### GIVEN DATA ###
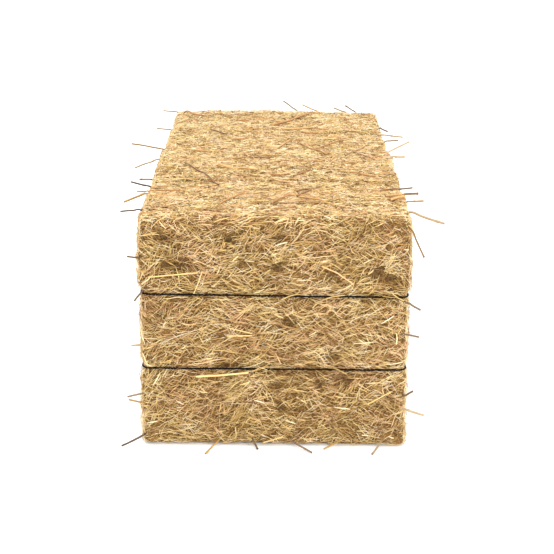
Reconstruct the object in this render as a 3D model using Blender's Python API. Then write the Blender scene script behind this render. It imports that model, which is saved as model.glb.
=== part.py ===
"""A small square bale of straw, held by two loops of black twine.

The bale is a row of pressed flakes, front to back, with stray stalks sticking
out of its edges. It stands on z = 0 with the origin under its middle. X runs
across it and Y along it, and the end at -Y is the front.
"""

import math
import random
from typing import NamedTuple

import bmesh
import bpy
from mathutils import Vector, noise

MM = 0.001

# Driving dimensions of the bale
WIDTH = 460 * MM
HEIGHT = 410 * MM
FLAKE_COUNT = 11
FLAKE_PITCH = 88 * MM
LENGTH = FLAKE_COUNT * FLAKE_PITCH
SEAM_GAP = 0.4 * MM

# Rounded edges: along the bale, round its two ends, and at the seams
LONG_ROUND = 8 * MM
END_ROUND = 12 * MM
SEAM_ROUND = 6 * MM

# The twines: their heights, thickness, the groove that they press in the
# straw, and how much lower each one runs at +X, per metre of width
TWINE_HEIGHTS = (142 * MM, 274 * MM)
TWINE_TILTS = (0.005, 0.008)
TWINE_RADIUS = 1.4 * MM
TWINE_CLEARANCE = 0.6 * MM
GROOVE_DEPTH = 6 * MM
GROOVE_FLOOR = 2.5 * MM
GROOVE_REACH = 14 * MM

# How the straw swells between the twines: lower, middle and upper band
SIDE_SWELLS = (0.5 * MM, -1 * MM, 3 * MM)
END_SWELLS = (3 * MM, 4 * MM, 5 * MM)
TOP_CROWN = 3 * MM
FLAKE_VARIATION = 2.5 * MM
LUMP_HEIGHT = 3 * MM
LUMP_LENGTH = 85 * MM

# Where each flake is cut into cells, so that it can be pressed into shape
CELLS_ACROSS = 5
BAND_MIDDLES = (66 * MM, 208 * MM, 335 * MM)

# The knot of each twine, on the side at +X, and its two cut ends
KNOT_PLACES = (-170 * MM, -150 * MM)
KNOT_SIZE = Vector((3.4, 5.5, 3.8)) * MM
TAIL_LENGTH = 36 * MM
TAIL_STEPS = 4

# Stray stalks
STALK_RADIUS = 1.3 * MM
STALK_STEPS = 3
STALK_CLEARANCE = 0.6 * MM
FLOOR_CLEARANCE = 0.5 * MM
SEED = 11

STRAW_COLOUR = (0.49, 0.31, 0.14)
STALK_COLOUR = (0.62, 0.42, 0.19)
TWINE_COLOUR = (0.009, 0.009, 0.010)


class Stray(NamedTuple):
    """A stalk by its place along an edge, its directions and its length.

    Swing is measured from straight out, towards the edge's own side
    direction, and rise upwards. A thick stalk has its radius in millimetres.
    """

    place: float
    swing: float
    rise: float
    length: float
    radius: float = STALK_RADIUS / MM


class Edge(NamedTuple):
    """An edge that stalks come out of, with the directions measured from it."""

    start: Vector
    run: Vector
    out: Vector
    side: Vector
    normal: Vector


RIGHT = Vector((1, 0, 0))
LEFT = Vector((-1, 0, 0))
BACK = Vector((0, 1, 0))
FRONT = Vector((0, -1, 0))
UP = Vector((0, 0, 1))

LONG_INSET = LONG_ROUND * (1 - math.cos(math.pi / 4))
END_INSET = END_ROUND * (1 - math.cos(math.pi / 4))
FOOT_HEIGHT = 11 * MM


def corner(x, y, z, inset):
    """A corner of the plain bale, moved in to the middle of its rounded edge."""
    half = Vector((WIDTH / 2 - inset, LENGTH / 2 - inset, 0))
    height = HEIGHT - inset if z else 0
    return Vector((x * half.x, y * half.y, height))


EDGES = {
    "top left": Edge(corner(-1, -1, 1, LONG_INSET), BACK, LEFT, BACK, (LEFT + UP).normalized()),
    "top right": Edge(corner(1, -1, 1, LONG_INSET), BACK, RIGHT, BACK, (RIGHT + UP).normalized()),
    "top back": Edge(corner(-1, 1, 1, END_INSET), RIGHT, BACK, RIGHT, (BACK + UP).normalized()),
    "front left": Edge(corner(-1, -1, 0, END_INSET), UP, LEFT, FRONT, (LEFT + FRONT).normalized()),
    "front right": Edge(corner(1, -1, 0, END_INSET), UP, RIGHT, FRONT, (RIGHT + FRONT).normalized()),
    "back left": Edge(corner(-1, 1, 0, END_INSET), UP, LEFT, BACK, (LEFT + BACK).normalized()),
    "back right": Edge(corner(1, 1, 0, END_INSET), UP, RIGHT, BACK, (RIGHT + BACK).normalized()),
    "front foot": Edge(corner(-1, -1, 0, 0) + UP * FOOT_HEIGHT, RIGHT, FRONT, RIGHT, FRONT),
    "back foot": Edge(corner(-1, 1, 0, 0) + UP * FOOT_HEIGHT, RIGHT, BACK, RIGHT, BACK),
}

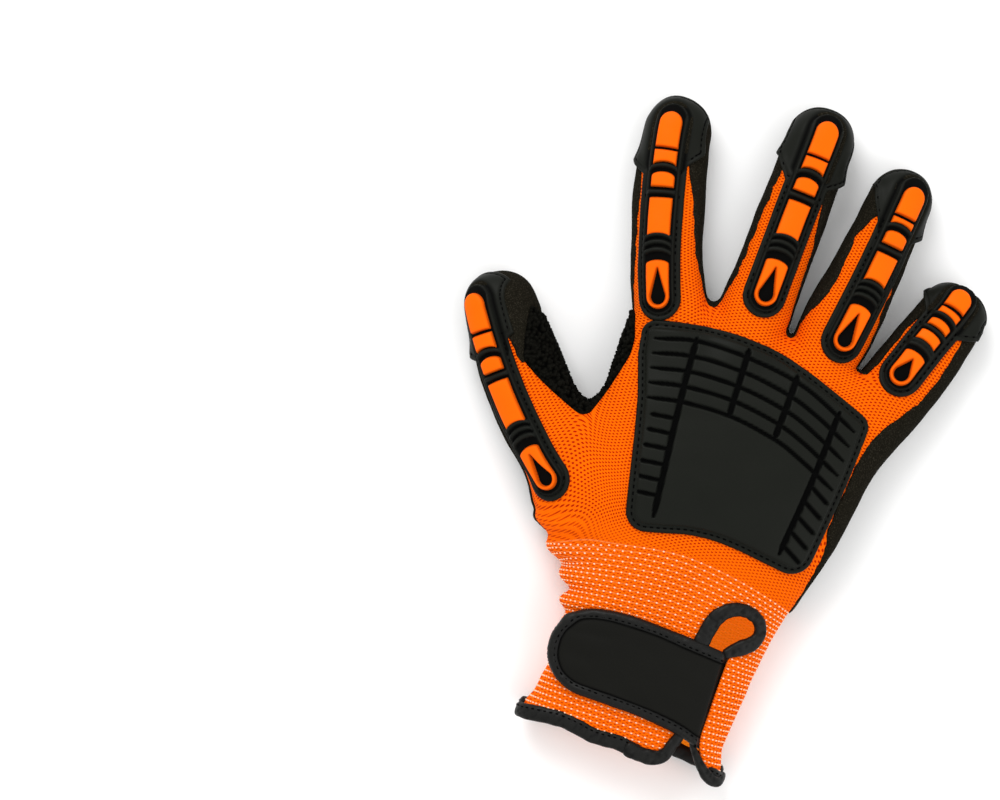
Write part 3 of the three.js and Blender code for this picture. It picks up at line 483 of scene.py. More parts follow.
###
**JOB**. Go through the entries and repeat each one exactly.

**ANSWER TO THE TASK**.
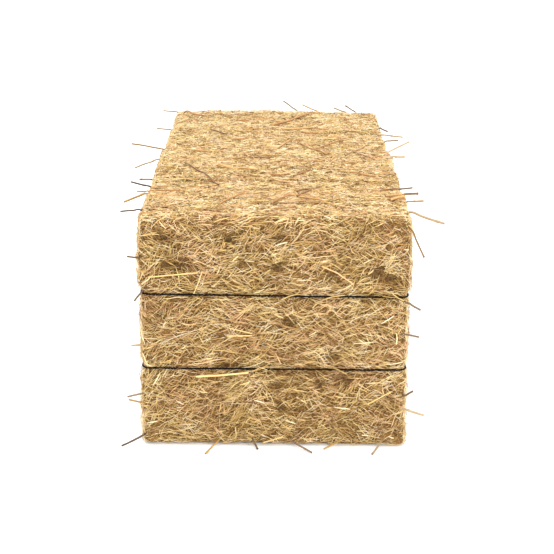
Reconstruct the object in this render as a 3D model using Blender's Python API. Then write the Blender scene script behind this render. It imports that model, which is saved as model.glb.
=== part.py ===
"""A small square bale of straw, held by two loops of black twine.

The bale is a row of pressed flakes, front to back, with stray stalks sticking
out of its edges. It stands on z = 0 with the origin under its middle. X runs
across it and Y along it, and the end at -Y is the front.
"""

import math
import random
from typing import NamedTuple

import bmesh
import bpy
from mathutils import Vector, noise

MM = 0.001

# Driving dimensions of the bale
WIDTH = 460 * MM
HEIGHT = 410 * MM
FLAKE_COUNT = 11
FLAKE_PITCH = 88 * MM
LENGTH = FLAKE_COUNT * FLAKE_PITCH
SEAM_GAP = 0.4 * MM

# Rounded edges: along the bale, round its two ends, and at the seams
LONG_ROUND = 8 * MM
END_ROUND = 12 * MM
SEAM_ROUND = 6 * MM

# The twines: their heights, thickness, the groove that they press in the
# straw, and how much lower each one runs at +X, per metre of width
TWINE_HEIGHTS = (142 * MM, 274 * MM)
TWINE_TILTS = (0.005, 0.008)
TWINE_RADIUS = 1.4 * MM
TWINE_CLEARANCE = 0.6 * MM
GROOVE_DEPTH = 6 * MM
GROOVE_FLOOR = 2.5 * MM
GROOVE_REACH = 14 * MM

# How the straw swells between the twines: lower, middle and upper band
SIDE_SWELLS = (0.5 * MM, -1 * MM, 3 * MM)
END_SWELLS = (3 * MM, 4 * MM, 5 * MM)
TOP_CROWN = 3 * MM
FLAKE_VARIATION = 2.5 * MM
LUMP_HEIGHT = 3 * MM
LUMP_LENGTH = 85 * MM

# Where each flake is cut into cells, so that it can be pressed into shape
CELLS_ACROSS = 5
BAND_MIDDLES = (66 * MM, 208 * MM, 335 * MM)

# The knot of each twine, on the side at +X, and its two cut ends
KNOT_PLACES = (-170 * MM, -150 * MM)
KNOT_SIZE = Vector((3.4, 5.5, 3.8)) * MM
TAIL_LENGTH = 36 * MM
TAIL_STEPS = 4

# Stray stalks
STALK_RADIUS = 1.3 * MM
STALK_STEPS = 3
STALK_CLEARANCE = 0.6 * MM
FLOOR_CLEARANCE = 0.5 * MM
SEED = 11

STRAW_COLOUR = (0.49, 0.31, 0.14)
STALK_COLOUR = (0.62, 0.42, 0.19)
TWINE_COLOUR = (0.009, 0.009, 0.010)


class Stray(NamedTuple):
    """A stalk by its place along an edge, its directions and its length.

    Swing is measured from straight out, towards the edge's own side
    direction, and rise upwards. A thick stalk has its radius in millimetres.
    """

    place: float
    swing: float
    rise: float
    length: float
    radius: float = STALK_RADIUS / MM


class Edge(NamedTuple):
    """An edge that stalks come out of, with the directions measured from it."""

    start: Vector
    run: Vector
    out: Vector
    side: Vector
    normal: Vector


RIGHT = Vector((1, 0, 0))
LEFT = Vector((-1, 0, 0))
BACK = Vector((0, 1, 0))
FRONT = Vector((0, -1, 0))
UP = Vector((0, 0, 1))

LONG_INSET = LONG_ROUND * (1 - math.cos(math.pi / 4))
END_INSET = END_ROUND * (1 - math.cos(math.pi / 4))
FOOT_HEIGHT = 11 * MM


def corner(x, y, z, inset):
    """A corner of the plain bale, moved in to the middle of its rounded edge."""
    half = Vector((WIDTH / 2 - inset, LENGTH / 2 - inset, 0))
    height = HEIGHT - inset if z else 0
    return Vector((x * half.x, y * half.y, height))


EDGES = {
    "top left": Edge(corner(-1, -1, 1, LONG_INSET), BACK, LEFT, BACK, (LEFT + UP).normalized()),
    "top right": Edge(corner(1, -1, 1, LONG_INSET), BACK, RIGHT, BACK, (RIGHT + UP).normalized()),
    "top back": Edge(corner(-1, 1, 1, END_INSET), RIGHT, BACK, RIGHT, (BACK + UP).normalized()),
    "front left": Edge(corner(-1, -1, 0, END_INSET), UP, LEFT, FRONT, (LEFT + FRONT).normalized()),
    "front right": Edge(corner(1, -1, 0, END_INSET), UP, RIGHT, FRONT, (RIGHT + FRONT).normalized()),
    "back left": Edge(corner(-1, 1, 0, END_INSET), UP, LEFT, BACK, (LEFT + BACK).normalized()),
    "back right": Edge(corner(1, 1, 0, END_INSET), UP, RIGHT, BACK, (RIGHT + BACK).normalized()),
    "front foot": Edge(corner(-1, -1, 0, 0) + UP * FOOT_HEIGHT, RIGHT, FRONT, RIGHT, FRONT),
    "back foot": Edge(corner(-1, 1, 0, 0) + UP * FOOT_HEIGHT, RIGHT, BACK, RIGHT, BACK),
}

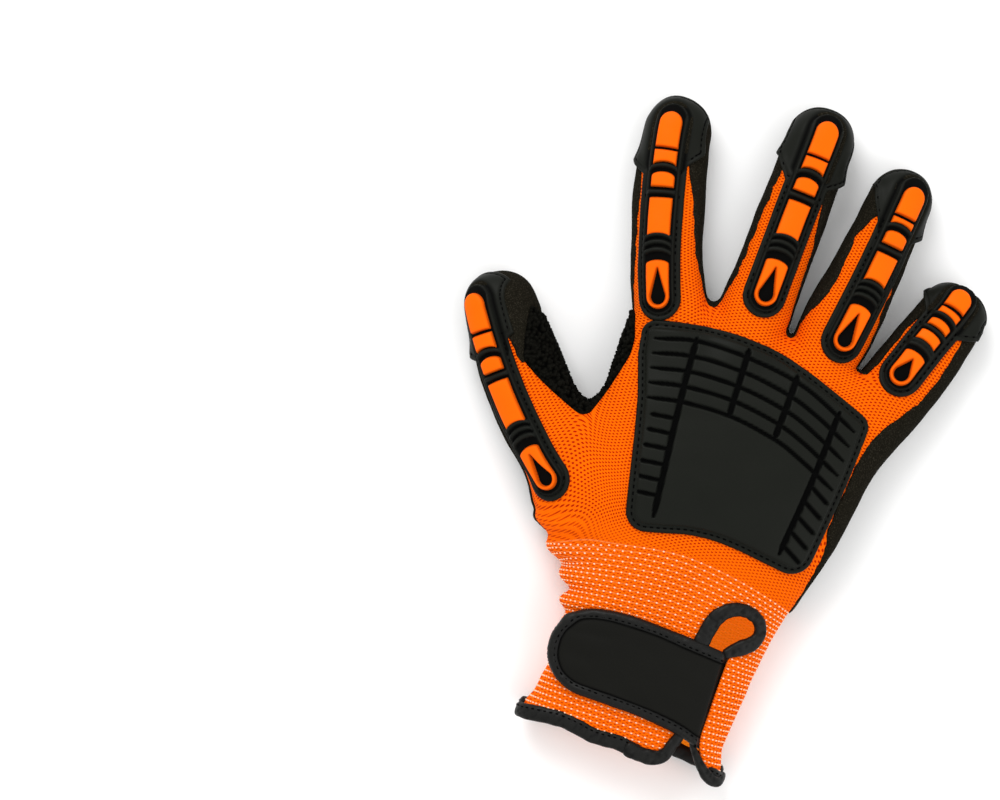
Write part 3 of the three.js and Blender code for this picture. It picks up at line 483 of scene.py. More parts follow.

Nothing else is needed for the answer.